A este tenor, las investigaciones del juez Garzón van desvelando una red donde confluirían nacionalistas “moderados” y proetarras. Ignacio María Mallagaray, director del departamento de auditoría interna de Caja Laboral, ha sido detenido por avisar a los responsables de las “herriko tabernas” de la intervención judicial de sus cuentas, que decretó también el magistrado de la Audiencia Nacional el pasado mes de abril en una operación donde fueron detenidos once proetarras.

Caja Laboral pertenece al grupo de cooperativas Mondragón, el primer grupo industrial español al que pertenecen, entre otras muchas, empresas como Fagor, Eroski o Irizar, que emplea a más de 60.000 personas y factura 10.800 millones de euros (1,8 billones de pesetas). Y la filiación “abertzale” de Mallagaray no es precisamente una excepción en este grupo empresarial. Mondragón, la localidad guipuzcoana donde se encuentra la sede, es una de los centros emblemáticos del nacionalismo vasco, tanto el “moderado” como el asesino. Su alcalde es de Batasuna, y la filosofía que impregna el grupo de cooperativas está completamente alineada con las tesis nacionalistas y abertzales que se encargan de “predicar” tanto batasunos como peneuvistas, y sus dirigentes son o serán, en su mayor parte, altos cargos del Gobierno vasco ligados al PNV o a EA. No en vano, el grupo Mondragón no es solamente un conglomerado empresarial: cuenta con ikastolas y una universidad donde, además de divulgar las técnicas empresariales que la han hecho objeto de estudio de todas las escuelas de negocios del mundo, se imparte doctrina nacionalista radical con muchos menos complejos y con mucho más desenfado que en la Universidad del País Vasco.

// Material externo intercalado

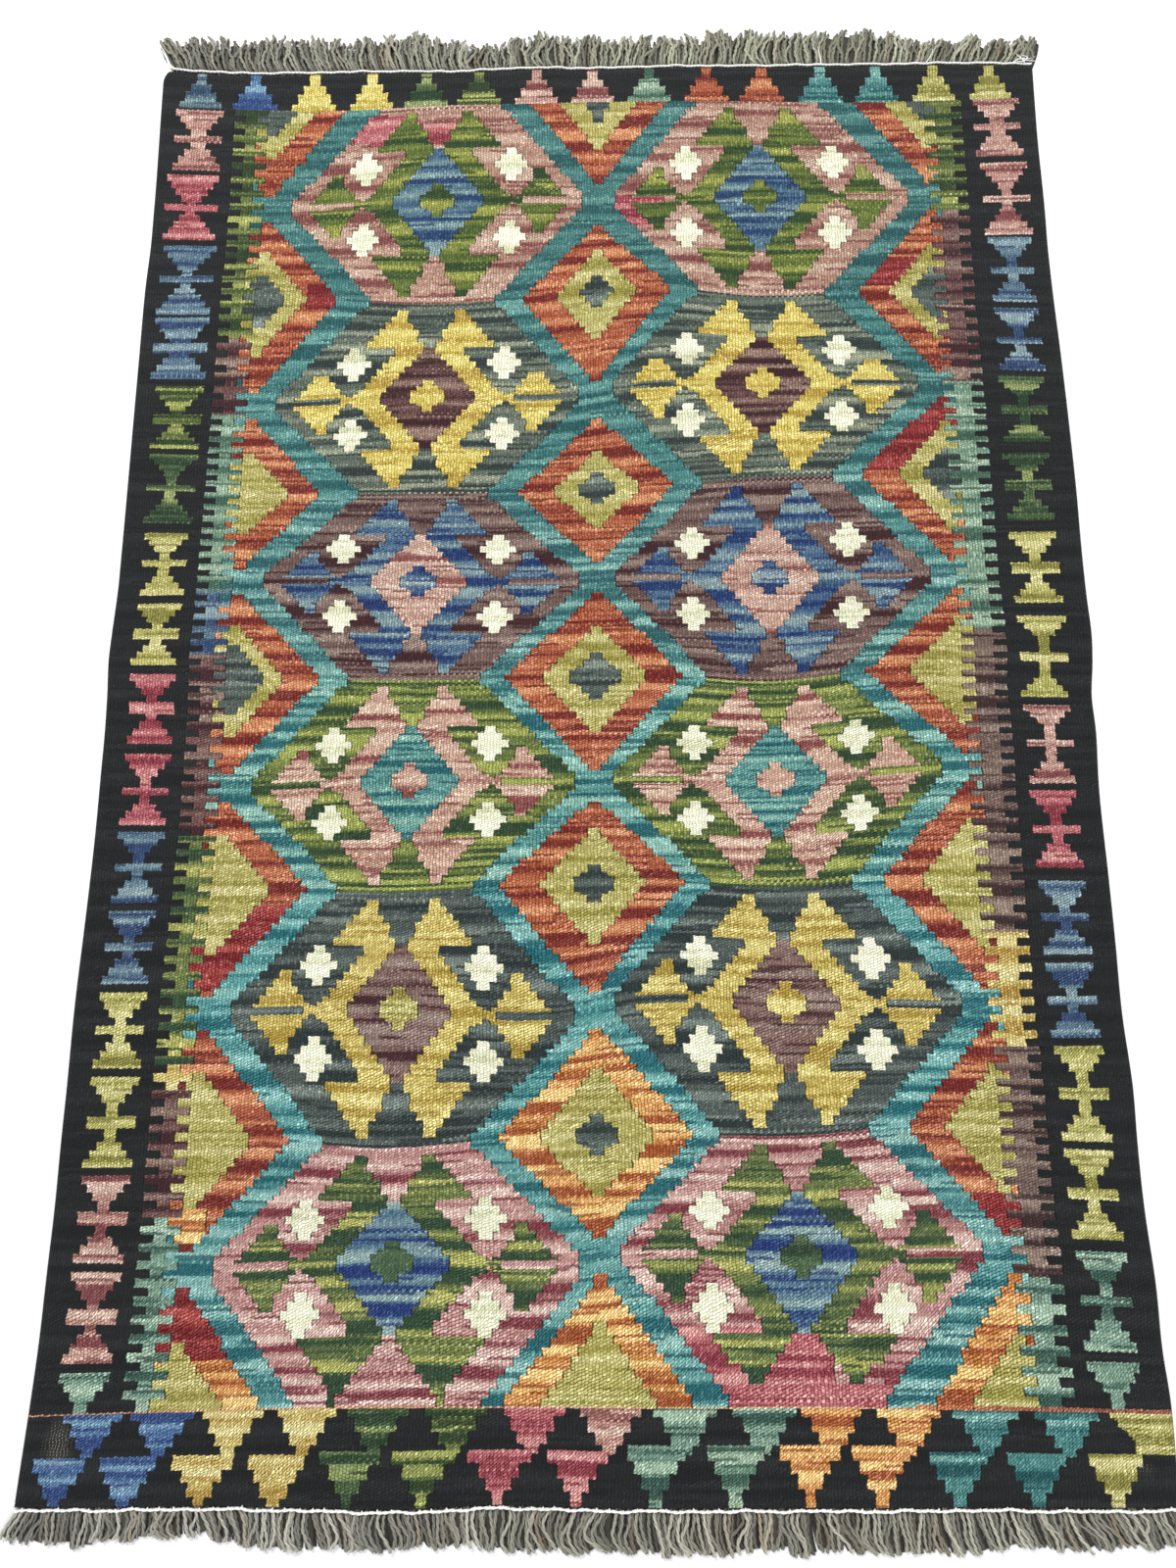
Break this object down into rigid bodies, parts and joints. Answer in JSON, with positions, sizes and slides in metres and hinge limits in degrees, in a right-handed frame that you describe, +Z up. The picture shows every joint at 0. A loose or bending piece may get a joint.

De nuevo, el mismo esquema que las reducciones de Paraguay: trabajo productivo en común (cooperativas), lectura (de textos nacionalistas publicados por las editoriales del grupo), predicación activa de la “doctrina salvadora” del pueblo vasco y obediencia a los jefes supremos (recuérdense los “michelines” disidentes a los que hizo referencia Arzalluz). Y tampoco falta el elemento jesuítico misionero en la forma degradada de la “teología de la liberación”, fabricada también en estas tierras y exportada para ensangrentar Iberoamérica desde El Salvador. Sin embargo, salvo en el éxito empresarial del que viven muchas familias y que podría quedar empañado por la adhesión de sus dirigentes a la “causa” nacionalista más o menos radical, no puede decirse que este conglomerado haya reunido en torno suyo una sociedad pacífica, armónica y con profundidad espiritual como lo era la de las misiones jesuíticas. En Guipúzcoa, y especialmente en la zona de Mondragón, los no nacionalistas son, en el mejor de los casos, ciudadanos de segunda clase objetivo potencial de ETA. Y sus dirigentes no respiran amor a otro prójimo que no sea nacionalista.

Es triste que los obispos vascos sucumban a la tentación de identificarse con el análisis nacionalista de cara a la galería del “conflicto vasco”, como hicieron el jueves en su carta pastoral conjunta, repitiendo los latiguillos del PNV sobre el diálogo y la paz, así como las acusaciones de tortura y malos tratos a los presos etarras que reciben un trato privilegiado en prisiones de alta seguridad lanzadas incesantemente por los órganos de propaganda batasunos. Y es que la Iglesia, por desgracia, ha sido en el País Vasco, durante mucho tiempo, más un elemento perturbador que armonizador.